_STORED DATA:_
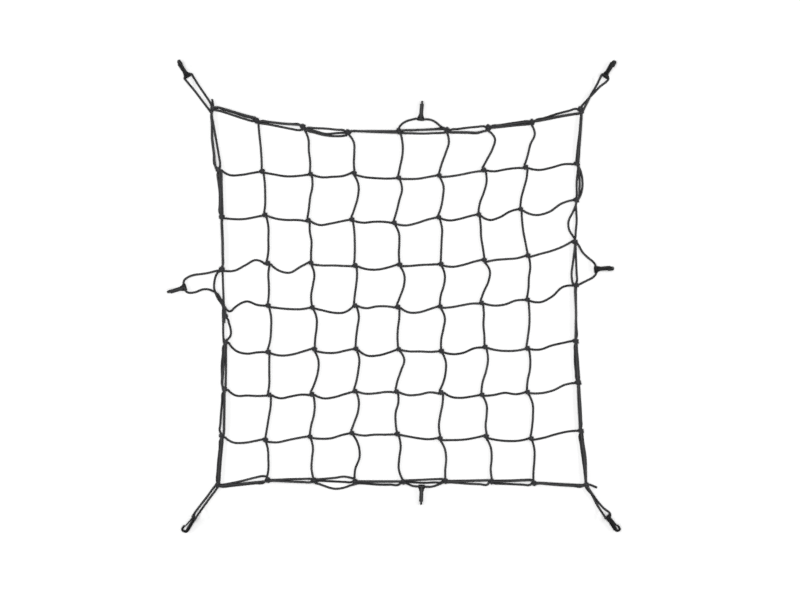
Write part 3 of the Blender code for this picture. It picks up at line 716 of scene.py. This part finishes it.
swept = add_node(sweep, "GeometryNodeCurveToMesh",
                 {"Curve": tight_path.outputs[0], "Profile Curve": marked_ring.outputs[0],
                  "Fill Caps": True})
smooth = add_node(sweep, "GeometryNodeSetShadeSmooth", {"Geometry": swept.outputs[0]})
real = add_node(sweep, "GeometryNodeRealizeInstances", {"Geometry": smooth.outputs[0]})
dressed = add_node(sweep, "GeometryNodeSetMaterial",
                   {"Geometry": real.outputs[0], "Material": given.outputs["Sheath"]})
add_node(sweep, "NodeGroupOutput", {"Geometry": dressed.outputs[0]})
socket = {item.name: item.identifier for item in sweep.interface.items_tree if item.in_out == "INPUT"}
print("sweep takes:", ", ".join(socket))

# %% [markdown]
# ## Making the cords
#
# Each piece is one mesh made from all its paths at once. Where a tight bend meets the floor, the sweep
# would dip a little below it, so those points are pressed flat.


# %% A piece made of cords
def cord_piece(name, paths):
    """One mesh object holding a cord along each path, in metres."""
    curve = bpy.data.curves.new(name, "CURVE")
    curve.dimensions = "3D"
    for path in paths:
        spline = curve.splines.new("POLY")
        spline.points.add(len(path) - 1)
        spline.points.foreach_set("co", np.hstack([path[:, :3] * MM, np.ones((len(path), 1))]).ravel())
        spline.points.foreach_set("radius", path[:, 3])
    guide = add_object(name + "_guide", curve)
    modifier = guide.modifiers.new("sweep", "NODES")
    modifier.node_group = sweep
    modifier[socket["Thickness"]] = CORD * MM
    modifier[socket["Sides"]] = SIDES_ROUND
    modifier[socket["Sheath"]] = sheath
    mesh = plain_mesh(guide)
    places = np.empty(3 * len(mesh.vertices))
    mesh.vertices.foreach_get("co", places)
    places[2::3] = np.maximum(places[2::3], 0)
    mesh.vertices.foreach_set("co", places)
    made = add_object(name, mesh)
    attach(made, "root")
    mesh.calc_loop_triangles()
    print(name, len(mesh.loop_triangles), "triangles")
    return made


# %% Make the cords
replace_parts(cord_piece("cords_across", across_paths), "net")
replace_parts(cord_piece("cords_down", down_paths), "net")
cord_piece("border_cords", border_paths + loose_paths)
for name, path in loop_paths.items():
    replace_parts(cord_piece(f"hook_cord_{name}", [path]), f"hook_loop_{name}")

# %% [markdown]
# ## The hook
#
# The hook is one moulding. Each part of it is a flat outline with thickness and a rounded edge, which a
# 2D curve gives directly: its extrude is half the thickness, and its bevel rounds the edge. The outlines
# are joined with Booleans, as a mould joins them. The gate is a thin tongue, free at the nose, that
# springs inwards to let a rail in. A groove along each side of the spine saves plastic.

# %% Hook outlines
HOOK_OUTLINE = (             # along the back, round the tip, along the nose, into the seat and back
    (-1.5, -4.5), (34.0, -4.5), (36.0, -4.2), (37.6, -3.1), (38.7, -1.5), (39.3, 0.6), (39.6, 3.6),
    (39.4, 6.6), (38.7, 9.0), (37.4, 10.8), (35.8, 11.8), (34.0, 12.3), (29.0, 12.4), (24.4, 11.6),
    (24.4, 8.2), (31.6, 8.3), (33.2, 8.1), (34.2, 7.5), (SEAT, 6.4), (SEAT, 2.7), (34.3, 1.7),
    (33.7, 1.1), (32.8, 0.9), (9.0, 0.8), (5.5, 1.6), (3.0, 3.4), (-1.5, 3.5),
)
SPINE_OUTLINE = ((0.0, BACK), (SPINE_END, BACK), (SPINE_END, SPINE_TOP), (0.0, SPINE_TOP))
GATE_OUTLINE = ((0.5, 2.2), (3.4, 2.4), (22.8, 6.1), (25.6, 6.1), (25.6, 7.8), (22.4, 7.8), (1.6, 4.0),
                (0.5, 3.8))
GUSSET_OUTLINE = ((7.2, 0.0), (7.2, 2.6), (4.2, 12.0), (-4.2, 12.0), (-7.2, 2.6), (-7.2, 0.0))
GROOVE_OUTLINE = ((14.0, -2.9), (30.5, -2.9), (31.5, -1.8), (30.5, -0.7), (14.0, -0.7), (13.0, -1.8))
UPRIGHT = Matrix(((0, 0, 1, 0), (1, 0, 0, 0), (0, 1, 0, 0), (0, 0, 0, 1)))     # stands an outline on edge
WELD = 1e-6                  # metres


def plate(name, outline, half_width, rounding, place):
    """An outline given thickness and a rounded edge, and moved to its place."""
    curve = bpy.data.curves.new(name, "CURVE")
    curve.dimensions = "2D"
    curve.fill_mode = "BOTH"
    curve.extrude = (half_width - rounding) * MM
    curve.bevel_depth = rounding * MM
    curve.bevel_resolution = 2
    curve.offset = -rounding * MM
    spline = curve.splines.new("POLY")
    spline.points.add(len(outline) - 1)
    for point, (a, b) in zip(spline.points, outline):
        point.co = (a * MM, b * MM, 0, 1)
    spline.use_cyclic_u = True
    mesh = plain_mesh(add_object(name, curve))
    mesh.transform(place)
    bm = bmesh.new()
    bm.from_mesh(mesh)
    bmesh.ops.remove_doubles(bm, verts=bm.verts, dist=WELD)
    bmesh.ops.recalc_face_normals(bm, faces=bm.faces)
    bm.to_mesh(mesh)
    bm.free()
    return add_object(name, mesh)


def barrel(name, profile):
    """A turned solid round the axle, from (distance along it, radius) pairs."""
    mesh = bpy.data.meshes.new(name)
    bm = bmesh.new()
    rings = []
    for x, radius in profile:
        place = Matrix.Translation((x * MM, 0, 0)) @ Matrix.Rotation(math.radians(90), 4, "Y")
        made = bmesh.ops.create_circle(bm, segments=32, radius=radius * MM, matrix=place)["verts"]
        rings.append(list({edge for vert in made for edge in vert.link_edges}))
    for one, other in zip(rings, rings[1:]):
        bmesh.ops.bridge_loops(bm, edges=one + other)
    for end in (rings[0], rings[-1]):
        bmesh.ops.contextual_create(bm, geom=end)
    bmesh.ops.recalc_face_normals(bm, faces=bm.faces)
    bm.to_mesh(mesh)
    bm.free()
    return add_object(name, mesh)


print("corners of the hook's outline:", len(HOOK_OUTLINE))

# %% [markdown]
# ## Moulding one hook
#
# The plates and the axle are joined first, and the bore and the grooves are cut out after. Booleans leave
# slivers and doubled points, which are welded, and the real edges of the moulding are marked sharp.

# %% Mould one hook
hook = plate("hook", HOOK_OUTLINE, TIP_HALF, rounding=0.9, place=UPRIGHT)
low_in_hook = Matrix.Translation((0, 0, -2.4 * MM))
left_flank = Matrix.Translation((SPINE_HALF * MM, 0, 0)) @ UPRIGHT
right_flank = Matrix.Translation((-SPINE_HALF * MM, 0, 0)) @ UPRIGHT
end = AXLE_LENGTH / 2
joined = [
    plate("spine", SPINE_OUTLINE, SPINE_HALF, rounding=1.2, place=UPRIGHT),
    plate("gate", GATE_OUTLINE, GATE_HALF, rounding=0.4, place=UPRIGHT),
    plate("gusset", GUSSET_OUTLINE, half_width=1.5, rounding=0.6, place=low_in_hook),
    barrel("axle", ((-end, 3.6), (-end + 0.5, 4.0), (-end + 1.2, AXLE_R), (end - 1.2, AXLE_R),
                    (end - 0.5, 4.0), (end, 3.6))),
]
cut = [
    barrel("bore", ((-end - 1, 4.0), (-end + 0.9, 2.9), (-end + 2.2, BORE_R), (end - 2.2, BORE_R),
                    (end - 0.9, 2.9), (end + 1, 4.0))),
    plate("groove_left", GROOVE_OUTLINE, half_width=0.9, rounding=0.4, place=left_flank),
    plate("groove_right", GROOVE_OUTLINE, half_width=0.9, rounding=0.4, place=right_flank),
]
for other in joined + cut:
    step = hook.modifiers.new(other.name, "BOOLEAN")
    step.object = other
    step.operation = "UNION" if other in joined else "DIFFERENCE"
    step.solver = "EXACT"
hook_mesh = plain_mesh(hook)
for other in joined + cut:
    bpy.data.objects.remove(other, do_unlink=True)
print("hook as cut:", len(hook_mesh.polygons), "faces")

# %% Clean the moulding
SLIVER = 1e-5                # metres
SHARP = math.radians(38)
bm = bmesh.new()
bm.from_mesh(hook_mesh)
bmesh.ops.remove_doubles(bm, verts=bm.verts, dist=2 * SLIVER)
bmesh.ops.dissolve_degenerate(bm, edges=bm.edges, dist=SLIVER)
bmesh.ops.triangulate(bm, faces=bm.faces)
for edge in bm.edges:
    edge.smooth = len(edge.link_faces) == 2 and edge.calc_face_angle() < SHARP
for face in bm.faces:
    face.smooth = True
open_edges = sum(len(edge.link_faces) != 2 for edge in bm.edges)
print("hook:", len(bm.faces), "triangles,", open_edges, "open edges")
bm.to_mesh(hook_mesh)
bm.free()
hook_mesh.materials.clear()
hook_mesh.materials.append(nylon)

# %% [markdown]
# ## Laying the hooks
#
# All eight hooks come from the one mould. Each gets a copy of the mesh with its pose worked into it, so the
# object itself stays at the origin. The nylon's noise is measured from there, so no two hooks show the
# same patches.

# %% Lay the eight hooks
for name, values in HOOKS.items():
    shape = hook_mesh.copy()
    pose = hook_pose(*values)
    pose.translation *= MM
    shape.transform(pose)
    laid = add_object(f"snap_hook_{name}", shape)
    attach(laid, "root")
    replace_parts(laid, f"hook_{name}")
    print(laid.name, "heading", values[2], "lean", values[3])

# %% [markdown]
# ## Floor and light
#
# The net is shown on plain white. A wide soft lamp above the camera makes the floor white and keeps every
# shadow under its own cord, and the flanks of the cords fall off into the dark. Two long soft lamps low
# at the left and right brighten the flanks of the cords that run down, and draw the glints on the hooks.

# %% Floor
FLOOR_HALF = 6.0             # metres, well past the view
FLOOR_DEPTH = 0.0002         # the cords' undersides are at nought, and the floor just clear of them
FLOOR_PAINT = "#bcbcbc"      # comes out just white under the lamps
paint = bpy.data.materials.new("matt_white_floor_paint")
paint.use_nodes = True
shader = paint.node_tree.nodes["Principled BSDF"]
shader.inputs["Base Color"].default_value = linear(FLOOR_PAINT)
shader.inputs["Roughness"].default_value = 0.95
shader.inputs["Specular IOR Level"].default_value = 0.1
ground = bpy.data.meshes.new("floor")
bm = bmesh.new()
bmesh.ops.create_grid(bm, x_segments=1, y_segments=1, size=FLOOR_HALF)
bm.to_mesh(ground)
bm.free()
ground.materials.append(paint)
floor = add_object("floor", ground)
floor.location.z = -FLOOR_DEPTH
print("floor:", 2 * FLOOR_HALF, "m wide")

# %% Light
LAMPS = (                    # name, place and size in metres, power in watts
    ("above", (0.0, 0.0, 5.6), (4.0, 4.0), 560.0),
    ("left", (-2.4, 0.2, 1.4), (2.4, 0.5), 36.0),
    ("right", (2.4, 0.2, 1.4), (2.4, 0.5), 36.0),
)
world = bpy.data.worlds.new("studio")
world.use_nodes = True
world.node_tree.nodes["Background"].inputs["Color"].default_value = linear("#ffffff")
world.node_tree.nodes["Background"].inputs["Strength"].default_value = 0.2
bpy.context.scene.world = world
bpy.context.scene.view_settings.view_transform = "Standard"
for name, place, size, power in LAMPS:
    lamp = bpy.data.lights.new("lamp_" + name, "AREA")
    lamp.shape = "RECTANGLE"
    lamp.size, lamp.size_y = size
    lamp.energy = power
    holder = add_object("lamp_" + name, lamp)
    holder.location = place
    holder.rotation_euler = (-Vector(place)).to_track_quat("-Z", "Y").to_euler()
print("lamps:", len(LAMPS))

_TASK BRIEF:_
From the first line of the data above to the line holding "made = add_object(name, mesh)", reproduce each line exactly; emit no other lines.

_FINAL RESULT:_
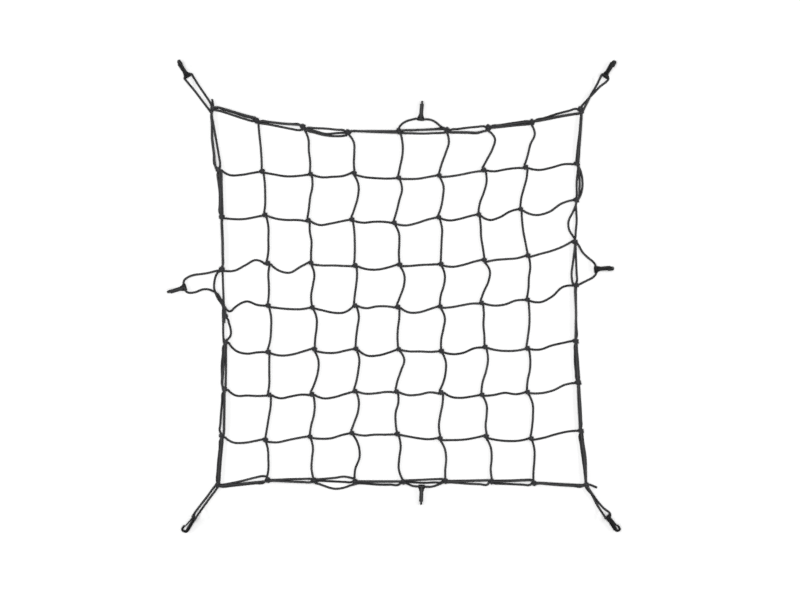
Write part 3 of the Blender code for this picture. It picks up at line 716 of scene.py. This part finishes it.
swept = add_node(sweep, "GeometryNodeCurveToMesh",
                 {"Curve": tight_path.outputs[0], "Profile Curve": marked_ring.outputs[0],
                  "Fill Caps": True})
smooth = add_node(sweep, "GeometryNodeSetShadeSmooth", {"Geometry": swept.outputs[0]})
real = add_node(sweep, "GeometryNodeRealizeInstances", {"Geometry": smooth.outputs[0]})
dressed = add_node(sweep, "GeometryNodeSetMaterial",
                   {"Geometry": real.outputs[0], "Material": given.outputs["Sheath"]})
add_node(sweep, "NodeGroupOutput", {"Geometry": dressed.outputs[0]})
socket = {item.name: item.identifier for item in sweep.interface.items_tree if item.in_out == "INPUT"}
print("sweep takes:", ", ".join(socket))

# %% [markdown]
# ## Making the cords
#
# Each piece is one mesh made from all its paths at once. Where a tight bend meets the floor, the sweep
# would dip a little below it, so those points are pressed flat.


# %% A piece made of cords
def cord_piece(name, paths):
    """One mesh object holding a cord along each path, in metres."""
    curve = bpy.data.curves.new(name, "CURVE")
    curve.dimensions = "3D"
    for path in paths:
        spline = curve.splines.new("POLY")
        spline.points.add(len(path) - 1)
        spline.points.foreach_set("co", np.hstack([path[:, :3] * MM, np.ones((len(path), 1))]).ravel())
        spline.points.foreach_set("radius", path[:, 3])
    guide = add_object(name + "_guide", curve)
    modifier = guide.modifiers.new("sweep", "NODES")
    modifier.node_group = sweep
    modifier[socket["Thickness"]] = CORD * MM
    modifier[socket["Sides"]] = SIDES_ROUND
    modifier[socket["Sheath"]] = sheath
    mesh = plain_mesh(guide)
    places = np.empty(3 * len(mesh.vertices))
    mesh.vertices.foreach_get("co", places)
    places[2::3] = np.maximum(places[2::3], 0)
    mesh.vertices.foreach_set("co", places)
    made = add_object(name, mesh)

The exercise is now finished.